- Theatrical release poster
- Directed by: Sean S. Cunningham
- Written by: Sean S. Cunningham
- Produced by: Sean S. Cunningham
- Production company: Nevada Institute For Family Studies
- Release dates: March 25, 1970 (Washington, D.C.); April 1, 1970 (Los Angeles); July 12, 1970 (Sweden);
- Running time: 60 minutes
- Country: United States
- Language: English
- Budget: $3,500
- Box office: $100,000

= The Art of Marriage =

1970 American white coater film by Sean S. Cunningham

The Art of Marriage is a 1970 American white coater film directed by Sean S. Cunningham in his directorial debut.

==Production==
Sean Cunningham, a Broadway director, went into the film business in 1969. He gathered three crew members, and with a budget of $3,500, he shot The Art of Marriage. He said that he had no idea of what he was doing when he filmed the movie.

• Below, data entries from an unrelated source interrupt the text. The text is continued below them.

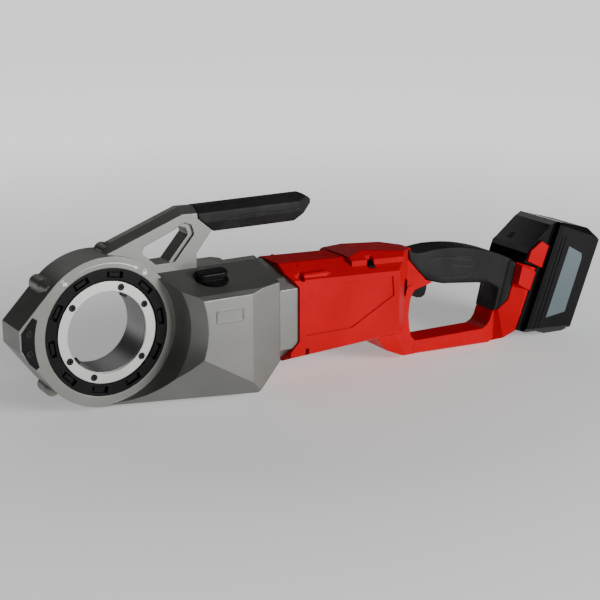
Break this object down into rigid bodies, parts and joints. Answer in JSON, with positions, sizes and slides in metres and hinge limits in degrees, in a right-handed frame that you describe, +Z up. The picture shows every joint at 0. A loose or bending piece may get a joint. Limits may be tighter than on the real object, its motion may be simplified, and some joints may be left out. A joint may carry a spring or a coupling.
{
  "type": "pipe threading machine",
  "caption": "Cordless hand-held pipe threading machine: ring head with a through bore, gearbox, motor body, D-handle with trigger, carry arm and slide-on battery.",
  "frame": {"origin": "on the axis of the pipe bore, at the front end of the spindle tube's plain bore", "axes": "+X from the head to the battery, +Y along the bore away from the die head's side, +Z up"},
  "size_m": [0.7417, 0.0996, 0.208],
  "materials": {
    "cast_grey": "satin cast alloy",
    "bright_steel": "brushed",
    "gear_steel": "machined",
    "dark_screw": "black oxide",
    "black_plastic": "fine texture",
    "gloss_black": "gloss",
    "red_plastic": "satin",
    "black_rubber": "soft grip",
    "copper": "enamelled wire",
    "board_green": "circuit board",
    "label_grey": "printed film",
    "cell_wrap": "shrink sleeve"
  },
  "bodies": {
    "housing": {"front_gear_housing": "cast_grey", "rear_gear_housing": "cast_grey", "rear_cover_ring": "black_plastic", "case_bolts": "dark_screw", "nose_plate": "black_plastic", "nose_plate_screws": "dark_screw", "carry_arm": "cast_grey", "carry_grip": "black_rubber", "carry_grip_bolt": "dark_screw", "spindle_bearing_front": "gear_steel", "spindle_bearing_rear": "gear_steel", "idler_pin": "gear_steel", "cross_shaft_bearings": "gear_steel", "carrier_bearing": "gear_steel", "planet_ring_gear": "gear_steel", "stator_core": "gear_steel", "stator_windings": "copper", "motor_bearings": "gear_steel", "motor_end_plates": "cast_grey", "body_shell_near": "red_plastic", "body_shell_far": "red_plastic", "body_shell_screws": "dark_screw", "rear_grip": "black_rubber", "trigger_switch": "black_plastic", "control_board": "board_green", "power_bus_bar": "copper", "terminal_block": "black_plastic"},
    "spindle": {"spindle_tube": "gear_steel", "spindle_gear": "gear_steel", "face_ring": "bright_steel", "face_ring_screws": "dark_screw", "drive_keys": "dark_screw"},
    "lock_ring": {"lock_ring": "black_plastic"},
    "idler": {"idler_gear": "gear_steel"},
    "cross_shaft": {"cross_shaft": "gear_steel", "output_pinion": "gear_steel", "bevel_gear": "gear_steel"},
    "carrier": {"planet_carrier": "gear_steel", "bevel_pinion": "gear_steel"},
    "planet_1": {"planet_gear_1": "gear_steel"},
    "planet_2": {"planet_gear_2": "gear_steel"},
    "planet_3": {"planet_gear_3": "gear_steel"},
    "rotor": {"motor_shaft": "gear_steel", "rotor_core": "gear_steel", "motor_fan": "black_plastic"},
    "knob": {"gearbox_knob": "black_plastic"},
    "trigger": {"trigger": "black_plastic", "trigger_spring": "bright_steel"},
    "selector": {"direction_selector": "black_plastic"},
    "status_button": {"status_button": "gloss_black"},
    "battery": {"battery_case_inner": "gloss_black", "battery_case_outer": "black_plastic", "battery_cells": "cell_wrap", "battery_labels": "label_grey", "battery_screws": "dark_screw", "gauge_panel": "gloss_black", "latch_springs": "bright_steel"},
    "gauge_button": {"gauge_button": "black_rubber"},
    "latch_near": {"release_latch_near": "red_plastic"},
    "latch_far": {"release_latch_far": "red_plastic"}
  },
  "joints": [
    {"name": "spindle_spin", "type": "hinge", "parent": "housing", "child": "spindle", "pos_m": [0, 0, 0], "axis": [0, 1, 0], "continuous": true},
    {"name": "idler_spin", "type": "hinge", "parent": "housing", "child": "idler", "pos_m": [0.08, 0, 0], "axis": [0, 1, 0], "continuous": true},
    {"name": "cross_shaft_spin", "type": "hinge", "parent": "housing", "child": "cross_shaft", "pos_m": [0.116, 0, 0], "axis": [0, 1, 0], "continuous": true},
    {"name": "carrier_spin", "type": "hinge", "parent": "housing", "child": "carrier", "pos_m": [0.116, 0, 0], "axis": [1, 0, 0], "continuous": true},
    {"name": "planet_1_spin", "type": "hinge", "parent": "carrier", "child": "planet_1", "pos_m": [0.177, 0.018, 0], "axis": [1, 0, 0], "continuous": true},
    {"name": "planet_2_spin", "type": "hinge", "parent": "carrier", "child": "planet_2", "pos_m": [0.177, -0.009, 0.01559], "axis": [1, 0, 0], "continuous": true},
    {"name": "planet_3_spin", "type": "hinge", "parent": "carrier", "child": "planet_3", "pos_m": [0.177, -0.009, -0.01559], "axis": [1, 0, 0], "continuous": true},
    {"name": "rotor_spin", "type": "hinge", "parent": "housing", "child": "rotor", "pos_m": [0.25, 0, 0], "axis": [1, 0, 0], "continuous": true},
    {"name": "lock_ring_turn", "type": "hinge", "parent": "housing", "child": "lock_ring", "pos_m": [0, 0, 0], "axis": [0, 1, 0], "range_deg": [0, 36]},
    {"name": "knob_turn", "type": "hinge", "parent": "housing", "child": "knob", "pos_m": [0.1154, -0.0186, 0.0461], "axis": [0, -0.312, 0.9501], "range_deg": [0, 90]},
    {"name": "trigger_pull", "type": "slide", "parent": "housing", "child": "trigger", "axis": [0.2599, 0, 0.9656], "range_m": [0, 0.006], "stiffness_N_per_m": 900, "springref_m": -0.002},
    {"name": "selector_push", "type": "slide", "parent": "housing", "child": "selector", "axis": [0, 1, 0], "range_m": [-0.003, 0.003]},
    {"name": "status_button_press", "type": "slide", "parent": "housing", "child": "status_button", "axis": [-0.04, 0.4872, -0.8724], "range_m": [0, 0.001], "stiffness_N_per_m": 600, "springref_m": -0.0005},
    {"name": "battery_slide", "type": "slide", "parent": "housing", "child": "battery", "axis": [0.3535, 0, 0.9354], "range_m": [0, 0.11]},
    {"name": "gauge_button_press", "type": "slide", "parent": "battery", "child": "gauge_button", "axis": [0.5745, 0, -0.8185], "range_m": [0, 0.0008], "stiffness_N_per_m": 600, "springref_m": -0.0005},
    {"name": "latch_near_press", "type": "slide", "parent": "battery", "child": "latch_near", "axis": [0, 1, 0], "range_m": [0, 0.003], "stiffness_N_per_m": 800, "springref_m": -0.001},
    {"name": "latch_far_press", "type": "slide", "parent": "battery", "child": "latch_far", "axis": [0, -1, 0], "range_m": [0, 0.003], "stiffness_N_per_m": 800, "springref_m": -0.001}
  ],
  "couplings": [
    {"joint": "idler_spin", "follows": "spindle_spin", "ratio": -3.4444},
    {"joint": "cross_shaft_spin", "follows": "spindle_spin", "ratio": 3.4444},
    {"joint": "carrier_spin", "follows": "spindle_spin", "ratio": 6.8889},
    {"joint": "rotor_spin", "follows": "spindle_spin", "ratio": 27.556},
    {"joint": "planet_1_spin", "follows": "spindle_spin", "ratio": -20.667},
    {"joint": "planet_2_spin", "follows": "spindle_spin", "ratio": -20.667},
    {"joint": "planet_3_spin", "follows": "spindle_spin", "ratio": -20.667}
  ]
}
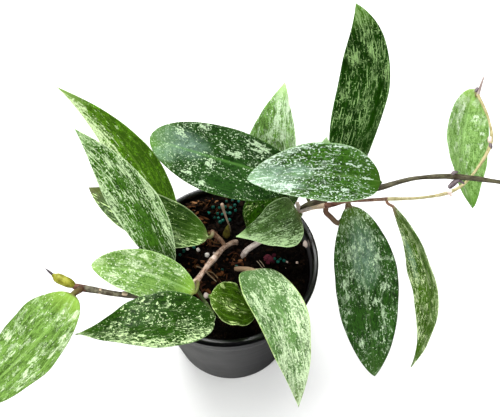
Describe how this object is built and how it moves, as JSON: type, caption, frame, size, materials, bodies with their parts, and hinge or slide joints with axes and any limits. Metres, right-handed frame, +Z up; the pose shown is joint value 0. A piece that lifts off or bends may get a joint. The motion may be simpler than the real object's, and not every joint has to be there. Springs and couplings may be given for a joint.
{
  "type": "potted hoya plant",
  "caption": "Trailing hoya with fleshy pointed leaves flecked with silver, growing over the rim of a small round black nursery pot.",
  "frame": {"origin": "on the floor, at the centre of the pot's underside", "axes": "+Z up along the pot's axis, +X towards the long trailing vines, -Y towards the side the plant is looked at from"},
  "size_m": [0.3204, 0.2011, 0.1849],
  "materials": {
    "pot_plastic": "satin moulded black",
    "potting_mix": "coarse bark and peat mix with perlite",
    "bark": "smooth brown bark",
    "straw": "dry",
    "young_growth": "smooth",
    "leaf_dark": "waxy, flecked with silver",
    "leaf_mid": "waxy, flecked with silver",
    "leaf_light": "waxy, flecked with silver",
    "leaf_pale": "waxy, heavily flecked with silver"
  },
  "bodies": {
    "root": {"pot": "pot_plastic", "soil": "potting_mix", "stem_left": "bark", "stem_right": "bark", "dry_stalk": "straw", "green_shoot": "young_growth", "leaf_young": "young_growth", "leaf_far_left": "leaf_light", "leaf_splash_left": "leaf_pale", "leaf_under_left": "leaf_mid", "leaf_low_left": "leaf_light", "leaf_mid_left": "leaf_light", "leaf_dark_left": "leaf_dark", "leaf_small_round": "leaf_mid", "leaf_bright_front": "leaf_pale", "leaf_small_centre": "leaf_mid", "leaf_big_top": "leaf_dark", "leaf_shadow": "leaf_dark", "leaf_speckled_top": "leaf_mid", "leaf_tall_back": "leaf_dark", "leaf_pale_back": "leaf_pale", "leaf_hidden_back": "leaf_pale", "leaf_far_right": "leaf_light", "leaf_hang_dark": "leaf_dark", "leaf_hang_narrow": "leaf_mid"}
  },
  "joints": []
}
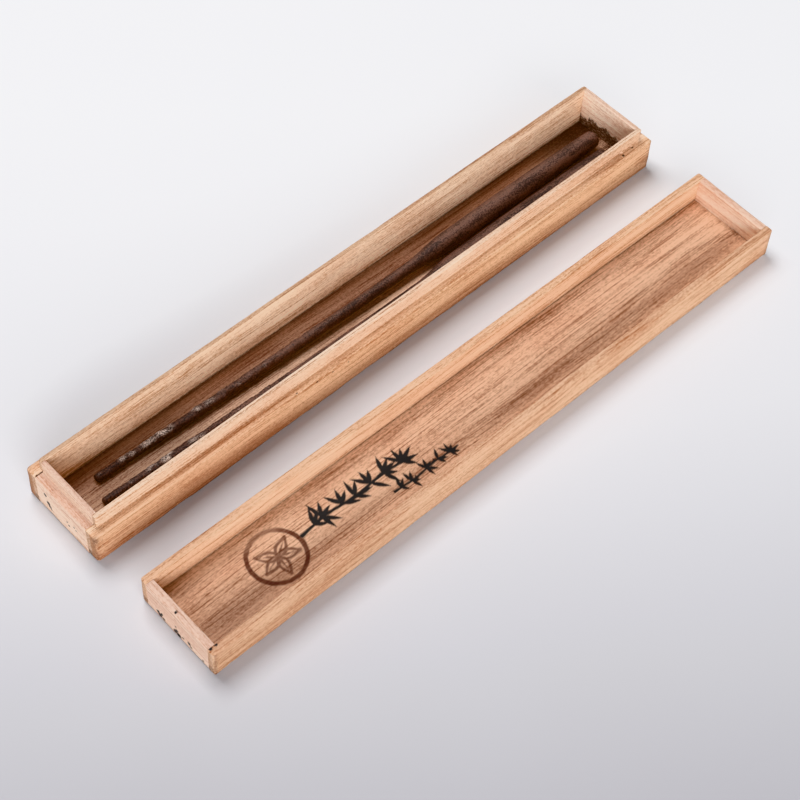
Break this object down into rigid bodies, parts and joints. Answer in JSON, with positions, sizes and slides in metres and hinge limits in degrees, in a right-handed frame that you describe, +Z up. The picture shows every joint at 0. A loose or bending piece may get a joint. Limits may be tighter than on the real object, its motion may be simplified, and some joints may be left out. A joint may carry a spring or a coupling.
{
  "type": "boxed pair of fire chopsticks",
  "caption": "Tapered iron fire chopsticks with thick handles lying in a long lipped wooden box, its tray-shaped lid lying open beside it.",
  "frame": {"origin": "centre of the box's underside, on the surface that the box and the lid lie on", "axes": "+X along the box towards the chopsticks' thick ends, +Y across the box away from the lid, +Z up"},
  "size_m": [0.4037, 0.1449, 0.031],
  "materials": {
    "box_side_wood": "bare old softwood, orange-brown outside and paler on the lip, fine straight grain",
    "box_end_wood": "bare softwood, pale pinkish, grain running across the box",
    "box_floor_wood": "bare softwood darkened by rust and age",
    "lid_side_wood": "bare old softwood, fine straight grain",
    "lid_end_wood": "bare softwood, pale pinkish, grain running across the lid",
    "lid_panel_wood": "bare softwood, mid brown with long dark grain streaks",
    "peg_wood": "dense hardwood, trimmed flush",
    "stick_iron": "rough brown-black iron, rusted skin, pale ash scale near the tip"
  },
  "bodies": {
    "box": {"box_floor": "box_floor_wood", "box_near_side": "box_side_wood", "box_far_side": "box_side_wood", "box_left_end": "box_end_wood", "box_right_end": "box_end_wood", "box_corner_pegs": "peg_wood", "box_floor_pegs": "peg_wood"},
    "lid": {"lid_panel": "lid_panel_wood", "lid_near_side": "lid_side_wood", "lid_far_side": "lid_side_wood", "lid_left_end": "lid_end_wood", "lid_right_end": "lid_end_wood", "lid_corner_pegs": "peg_wood", "lid_panel_pegs": "peg_wood"},
    "far_chopstick": {"far_chopstick": "stick_iron"},
    "near_chopstick": {"near_chopstick": "stick_iron"}
  },
  "joints": [
    {"name": "lid_lift", "type": "slide", "parent": "box", "child": "lid", "axis": [0, 0, 1], "range_m": [0, 0.06]},
    {"name": "far_chopstick_lift", "type": "slide", "parent": "box", "child": "far_chopstick", "axis": [0, 0, 1], "range_m": [0, 0.06]},
    {"name": "near_chopstick_lift", "type": "slide", "parent": "box", "child": "near_chopstick", "axis": [0, 0, 1], "range_m": [0, 0.06]}
  ]
}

He did not even think he had to have three crew members.

==Release==
The film was released in a couple of theaters in 1970. Word-of-mouth made it a hit by the standards of its time, grossing $100,000. Cunningham used $50,000 from the profits to rent his first office.

The production also attracted the interest of filmmaker Wes Craven, who in 1971 would be an associate producer on Cunningham's next movie Together—Craven's first film credit.